Our question is whether the committee of a testator, who has become incompetent after making his will, can, by a sale of the subject of a specific bequest, nullify that bequest and defeat the declared intention of the testator when there are other assets of the estate not specifically bequeathed sufficient to satisfy his needs.
It does not appear in this record that the committee was authorized by the court to sell this stock, but it does appear that he made his accounting and his account was approved. However, neither the court, nor the committee, was aware of the specific bequest, nor was this appellant or the executor a party to that accounting. Nothing indicates that, had the committee known of the specific bequest, he Would have sold the preferred stock rather than the common stock.
When the committee was appointed the testator’s property passed into the hands of the court to be administered by the com
We do not find any decision in the Court of Appeals, or an Appellate Division, of this State on this question. Contrary to the rule in this State, in the Federal courts the test of intention of adeeming is applied, but still we find support for the above views in Wilmerton v. Wilmerton (176 Fed. 896; writ of certiorari denied, 217 U. S. 606). While the intention test is recognized, the court said (p. 900): “ The question in our judgment is not whether, as a mere matter of accident, or of purpose outside of the testator’s purpose, the
We hold that the specific legacy has not been adeemed. The committee of a testator, who has become incompetent and so remained till his death, for the purpose of procuring funds for the use and maintenance of a testator, may not sell the subject of a specific bequest when there are sufficient free assets of the
The assets of the estate remaining for distribution, to the extent necessary to make good to the appellant the proceeds of the preferred stock sold by the committee, with interest, should be awarded to the appellant.
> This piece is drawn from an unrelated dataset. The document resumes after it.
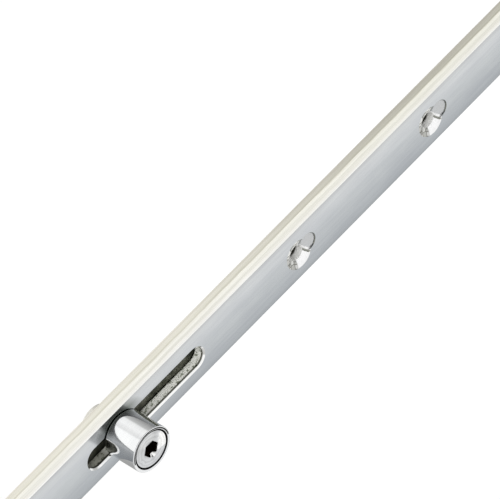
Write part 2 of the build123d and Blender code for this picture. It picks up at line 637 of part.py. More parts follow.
def make_latch():
    """The roller latch: a carrier with two ears, its axle, roller, stem, clip and spring."""
    carrier_rear = FACE + LATCH_REAR
    carrier_front = FACE - LATCH_REACH
    gap_height = LATCH_HEIGHT - 2 * LATCH_EAR
    clip_y = BRIDGE_FRONT + BRIDGE_THICK + BEARING_GAP
    with BuildPart() as carrier:
        with BuildSketch(level(LATCH_Z - LATCH_HEIGHT / 2)):
            with Locations((0, (carrier_front + carrier_rear) / 2)):
                Rectangle(LATCH_WIDTH, carrier_rear - carrier_front)
        extrude(amount=LATCH_HEIGHT)
        fillet(
            carrier.edges().filter_by(Axis.Z).group_by(Axis.Y)[0], LATCH_WIDTH / 2 - RUN_GAP
        )
        with BuildSketch(level(LATCH_Z - gap_height / 2)):
            with Locations((0, LATCH_AXLE_Y)):
                Circle(LATCH_ROLLER / 2 + 2 * RUN_GAP)
                with Locations((0, -LATCH_ROLLER / 2)):
                    Rectangle(LATCH_WIDTH, LATCH_ROLLER)
        extrude(amount=gap_height, mode=Mode.SUBTRACT)
        with BuildSketch(level(LATCH_Z - LATCH_HEIGHT / 2)):
            with Locations((0, LATCH_AXLE_Y)):
                Circle(LATCH_AXLE / 2)
        extrude(amount=LATCH_HEIGHT, mode=Mode.SUBTRACT)
        with BuildSketch(front(carrier_rear)):
            with Locations((0, LATCH_Z)):
                Circle(STEM / 2)
        extrude(amount=STEM, mode=Mode.SUBTRACT)
    save(carrier, "latch_carrier")

    with BuildPart() as axle:
        with BuildSketch(level(LATCH_Z - LATCH_HEIGHT / 2)):
            with Locations((0, LATCH_AXLE_Y)):
                Circle(LATCH_AXLE / 2)
        extrude(amount=LATCH_HEIGHT)
    save(axle, "latch_axle")

    with BuildPart() as roller:
        with BuildSketch(level(LATCH_Z - gap_height / 2 + RUN_GAP)):
            with Locations((0, LATCH_AXLE_Y)):
                Circle(LATCH_ROLLER / 2)
        extrude(amount=gap_height - 2 * RUN_GAP)
        fillet(roller.edges().filter_by(GeomType.CIRCLE), 2 * EDGE_BREAK)
        with BuildSketch(level(LATCH_Z - gap_height / 2)):
            with Locations((0, LATCH_AXLE_Y)):
                Circle(LATCH_AXLE / 2 + BEARING_GAP)
        extrude(amount=gap_height, mode=Mode.SUBTRACT)
    save(roller, "latch_roller")

    with BuildPart() as stem:
        with BuildSketch(front(carrier_rear)):
            with Locations((0, LATCH_Z)):
                Circle(STEM / 2)
        extrude(amount=STEM)
        with BuildSketch(front(carrier_rear)):
            with Locations((0, LATCH_Z)):
                Circle(STEM / 2)
        extrude(amount=-STEM_LENGTH)
        chamfer(stem.faces().sort_by(Axis.Y)[-1].edges(), EDGE_BREAK)
        with BuildSketch(front(clip_y - BEARING_GAP / 2)):
            with Locations((0, LATCH_Z)):
                Circle(STEM / 2)
                Circle(CLIP_GROOVE / 2, mode=Mode.SUBTRACT)
        extrude(amount=-CLIP_THICK - BEARING_GAP, mode=Mode.SUBTRACT)
    save(stem, "latch_stem")

    with BuildPart() as clip:
        with BuildSketch(front(clip_y)):
            with Locations((0, LATCH_Z)):
                Circle(CLIP_OD / 2)
                Circle(CLIP_GROOVE / 2, mode=Mode.SUBTRACT)
            with Locations((0, LATCH_Z - CLIP_OD / 2)):
                Rectangle(CLIP_GROOVE - 2 * RUN_GAP, CLIP_OD, mode=Mode.SUBTRACT)
        extrude(amount=-CLIP_THICK)
    save(clip, "latch_clip")

    start = carrier_rear + SPRING_WIRE / 2
    run = SPRING_ROOM - SPRING_WIRE
    with BuildPart() as spring:
        with BuildLine() as coil:
            Helix(
                run / SPRING_TURNS,
                run,
                SPRING_MEAN / 2,
                center=(0, start, LATCH_Z),
                direction=(0, 1, 0),
            )
        with BuildSketch(Plane(origin=coil.line @ 0, z_dir=coil.line % 0)):
            Circle(SPRING_WIRE / 2)
        sweep(path=coil.line, is_frenet=True)
    save(spring, "latch_spring")


def turned(z, outline):
    """Turn an outline of (radius, y) points about the axis along Y at height z."""
    with BuildPart() as turning:
        with BuildSketch(level(z)):
            with BuildLine():
                Polyline(*outline, close=True)
            make_face()
        revolve(axis=Axis((0, 0, z), (0, 1, 0)))
    return turning.part


def make_cam(prefix, roller_z):
    """One roller cam: the eccentric pin, the roller on it, and the collar riveted behind."""
    pin_z = roller_z - ECCENTRIC
    roller_rear = FACE - ROLLER_LIFT
    roller_front = roller_rear - ROLLER_LENGTH
    head_front = roller_front + HEAD_SUNK
    head_rear = head_front + HEAD_THICK
    recess_floor = head_rear + BEARING_GAP
    axle_rear = FACE - ROLLER_LIFT / 2
    neck_front = axle_rear - BEARING_GAP
    neck_rear = ROD_FRONT - BEARING_GAP
    collar_front = ROD_BACK + COLLAR_GAP
    collar_rear = collar_front + COLLAR_THICK
    head_and_axle = [
        (0, head_front),
        (HEAD / 2 - EDGE_BREAK, head_front),
        (HEAD / 2, head_front + EDGE_BREAK),
        (HEAD / 2, head_rear),
        (AXLE / 2, head_rear),
        (AXLE / 2, axle_rear),
        (0, axle_rear),
    ]
    neck_and_spigot = [
        (0, neck_front),
        (NECK / 2, neck_front),
        (NECK / 2, neck_rear),
        (SPIGOT / 2, neck_rear),
        (SPIGOT / 2, collar_rear),
        (0, collar_rear),
    ]
    sleeve = [
        (AXLE / 2 + BEARING_GAP, roller_rear),
        (ROLLER / 2, roller_rear),
        (ROLLER / 2, roller_front),
        (ROLLER_RECESS / 2, roller_front),
        (ROLLER_RECESS / 2, recess_floor),
        (AXLE / 2 + BEARING_GAP, recess_floor),
    ]
    ring = [
        (SPIGOT / 2, collar_front),
        (COLLAR / 2, collar_front),
        (COLLAR / 2, collar_rear - 2 * EDGE_BREAK),
        (COLLAR / 2 - 2 * EDGE_BREAK, collar_rear),
        (SPIGOT / 2, collar_rear),
    ]

    with BuildPart() as pin:
        add(turned(roller_z, head_and_axle))
        add(turned(pin_z, neck_and_spigot))
        with BuildSketch(front(head_front)):
            with Locations((0, roller_z)):
                RegularPolygon(HEX / 2, 6, major_radius=False, rotation=30)
        extrude(amount=-HEX_DEPTH, mode=Mode.SUBTRACT)
    save(pin, f"{prefix}_cam_pin")

    with BuildPart() as roller:
        add(turned(roller_z, sleeve))
        rims = roller.edges().filter_by(GeomType.CIRCLE)
        outer = rims.filter_by(lambda edge: edge.radius > ROLLER / 2 - BEARING_GAP)
        fillet(outer, (ROLLER - ROLLER_RECESS) / 4)
    save(roller, f"{prefix}_cam_roller")

    with BuildPart() as collar:
        add(turned(pin_z, ring))
    save(collar, f"{prefix}_cam_collar")


make_faceplate()
make_guide_bushes()
make_drive_slide()
make_rod("upper_rod", SLIDE_TOP, ROD_TOP, 1, UPPER_SCREWS, UPPER_CAM_Z)
make_rod("lower_rod", SLIDE_BOTTOM, ROD_BOTTOM, -1, LOWER_SCREWS, LOWER_CAM_Z)
make_rack()
make_follower()
make_case()
make_screws()
make_deadbolt()
make_latch()
make_cam("upper", UPPER_CAM_Z)
make_cam("lower", LOWER_CAM_Z)
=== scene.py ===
import json
import math
import bpy
from mathutils import Matrix, Vector


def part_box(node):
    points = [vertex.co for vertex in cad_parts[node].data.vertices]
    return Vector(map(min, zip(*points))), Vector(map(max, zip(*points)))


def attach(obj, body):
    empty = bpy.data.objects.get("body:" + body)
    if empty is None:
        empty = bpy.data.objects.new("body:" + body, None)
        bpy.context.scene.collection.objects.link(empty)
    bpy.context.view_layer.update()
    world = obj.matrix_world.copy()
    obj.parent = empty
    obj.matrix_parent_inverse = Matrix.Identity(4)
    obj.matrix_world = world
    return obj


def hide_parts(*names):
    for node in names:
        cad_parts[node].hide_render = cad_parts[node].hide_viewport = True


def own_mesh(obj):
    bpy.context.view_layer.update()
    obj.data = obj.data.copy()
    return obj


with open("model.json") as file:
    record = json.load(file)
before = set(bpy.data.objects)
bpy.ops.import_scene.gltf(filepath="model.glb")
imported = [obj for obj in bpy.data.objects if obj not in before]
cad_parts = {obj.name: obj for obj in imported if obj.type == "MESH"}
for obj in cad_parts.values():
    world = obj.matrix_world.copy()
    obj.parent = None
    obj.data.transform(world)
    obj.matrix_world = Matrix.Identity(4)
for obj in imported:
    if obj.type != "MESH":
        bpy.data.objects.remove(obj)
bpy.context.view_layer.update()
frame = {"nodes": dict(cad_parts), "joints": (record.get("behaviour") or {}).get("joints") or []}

MM = 0.001
JOINTS = {joint["name"]: joint for joint in frame["joints"]}

# Sizes of the lock, in metres, as the parts have them
FACE_WIDTH = 16.0 * MM
FACE_THICK = 3.4 * MM
FACE_ASIDE = 0.45 * MM
FACE_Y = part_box("faceplate")[0][1]
FACE_BACK_Y = FACE_Y + FACE_THICK
FACE_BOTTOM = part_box("faceplate")[0][2]
FACE_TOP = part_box("faceplate")[1][2]
EDGE_BREAK = 0.2 * MM
ROD_ROUND = 0.2 * MM
ROD_THICK = 2.7 * MM
RUN_GAP = 0.3 * MM
CAM_SLOT_WIDTH = 6.8 * MM
CAM_SLOT_RIM = 0.44 * MM
CAM_SLOT_ABOVE = 14.0 * MM
CAM_SLOT_BELOW = 30.9 * MM
SCREW_HOLE = 4.6 * MM
SCREW_HEAD = 9.2 * MM
RELIEF = 5.9 * MM
DISH = 6.2 * MM
DISH_DEPTH = 0.45 * MM
CONE_DEPTH = 1.05 * MM
RELIEF_DEPTH = 0.32 * MM
RELIEF_BELOW = 3.9 * MM
RELIEF_ASIDE = 1.0 * MM
CASE_SCREW_HOLE = 4.1 * MM
CASE_SCREW_HEAD = 8.1 * MM
CYLINDER_SCREW = 5.2 * MM
CYLINDER_SCREW_HEAD = 9.4 * MM
END_MARGIN = 22.4 * MM
CYLINDER_Z = -92.0 * MM
ROLLER = 13.5 * MM
ROLLER_RECESS = 11.7 * MM
HEAD = 10.8 * MM
HEAD_THICK = 2.5 * MM
HEX = 4.5 * MM
HEX_DEPTH = 3.5 * MM
SOCKET_SHARE = 0.62
GLINT_CORNER = 1.7 * MM
AXLE = 8.0 * MM
NECK = 6.2 * MM
SPIGOT = 5.6 * MM
ROLLER_CLOSER = 0.2 * MM
COLLAR = 10.4 * MM
COLLAR_ASIDE = 2.3 * MM
COLLAR_SHY = 0.1 * MM
BEARING_GAP = 0.05 * MM
AXLE_LAP = 0.22 * MM
NECK_LAP = 0.1 * MM
SPIGOT_LAP = 0.15 * MM
ROLLER_Z = JOINTS["lower_roller_spin"]["pos_m"][2]
ROLLER_ROUND = 0.24 * MM
HEAD_ROUND = 0.1 * MM
COLLAR_ROUND = 0.4 * MM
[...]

The decree, so far as appealed from, should be reversed, with costs to the appellant payable out of the estate, and the case remitted to the surrogate for further proceedings in accordance with this opinion.
All concur, except Davis, J., who dissents and votes for affirmance, with an opinion.
Dissenting Opinion
It is likely that in general a just result is reached in the decision to carry out the intent of the testator and give to the legatee an equivalent for the specific legacy which was not found in the assets of the estate. But the fixed rule of law in this State seems to prevent such a determination. “ It is a rule which prevails without regard to the intention of the testator or the hardship of the case. * * * The law is too firmly settled to admit of relaxation, however peculiar or pressing the circumstances. The thing given is gone, and no court is at liberty to substitute a different thing for that which the testator had himself given.” (Beck v. McGillis, 9 Barb. 35, 59.)
There are jurisdictions where in certain instances the ademption of a legacy is made to depend upon the question of intention. In this State the rule is to the contrary. Unlike revocation or satisfaction, ademption is not a question of intention, but is entirely a rule of law. The doctrine is that the one to whom a specific legacy is given can ordinarily take nothing thereby unless the legacy remains in specie at the death of the testator; and if in the latter’s lifetime it has been destroyed, consumed, sold, exchanged or in any manner disposed of so that nothing remains in the estate to which the dispositive words of the will can be deemed applicable, it is lost. (Abernethy v. Catlin, 2 Dem. 341, 343.)
This rule was early established (Walton v. Walton, 7 Johns. Ch. 258) and has been consistently followed. (Beck v. McGillis, supra; Ametrano v. Downs, 170 N. Y. 388; Matter of Brann, 219 id. 263, 268.)
The question presented here is unusual, and the facts vary from those in the cases heretofore cited. There are authorities holding that ademption occurs under the circumstances here under consideration. Where the conservator of the property of an incompetent person has utilized, for the benefit of his ward, the specific property bequeathed, an ademption has followed as a rule of law. (Matter of Freer, L. R. 22 Ch. Div. 622; Hoke v. Herman, 21 Penn. St. 301.) There are authorities to the contrary in other jurisdictions, as has been pointed out in the prevailing opinion. (See, also, Estate of Cooper, 95 N. J. Eq. 210.)
We are then confronted with the problem as to whether the strong rule long prevailing in this State shall be modified and an exception made in a case where there could be no possible intention on the part of the testator to make a change, but the particular assets were sold by the committee for the entirely legal purpose of providing support and maintenance for an incompetent person. The restriction on the sale of property by the committee except by consent of the court relates only to real property. (Civ. Prac. Act, § 1377; Matter of City of New York [Covert Ave.— Schmidt], 136 App. Div. 887; Maclay v. Equitable Life Assur. Society, 152 U. S. 499, 503; 14 R. C. L. 574; 12 id. 1124.) The committee was as capable of forming an intent as to what personal property should be sold for the support of the incompetent as the testator would have been had he remained of sound mind and found it necessary to sell property to maintain himself. It is always contemplated that an incompetent person may be restored to reason and his property may be returned to him (Civ. Prac. Act, § 1382); and that he might again become competent to change, his will. In the meantime the acts of the committee in good faith are the acts of the incompetent.
But I think this discussion is beside the question, if we follow the rule that we will look only to “ the fact of change.” Having ascertained that there has been change and disappearance of the specific property bequeathed, it is unnecessary to consider “ the reason for the change.” (Matter of Brann, supra, 268.) It seems to me that it matters not whether the property was disposed of in one way or another — whether by legal means or otherwise. The test is whether the property specifically bequeathed is found in the assets of the estate. If it becomes destroyed by use, fire
Evidently the will was drawn by a lawyer. Acting under legal advice, the testator could have made certain that the object of his bounty would receive a legacy by making it general instead of specific. Having failed to do that, he took the risk of ademption. My view of the doctrine in this State is, that the courts are not authorized to substitute something else in lieu of the legacy-— no matter what fine distinctions may be made and what subtle reasoning employed to bring about a seemingly just result.
I favor affirmance.
Decree, so far as appealed from, reversed on the law, with costs to the appellant payable out of the estate, and matter remitted to Surrogate’s Court for further proceedings in accordance with the opinion.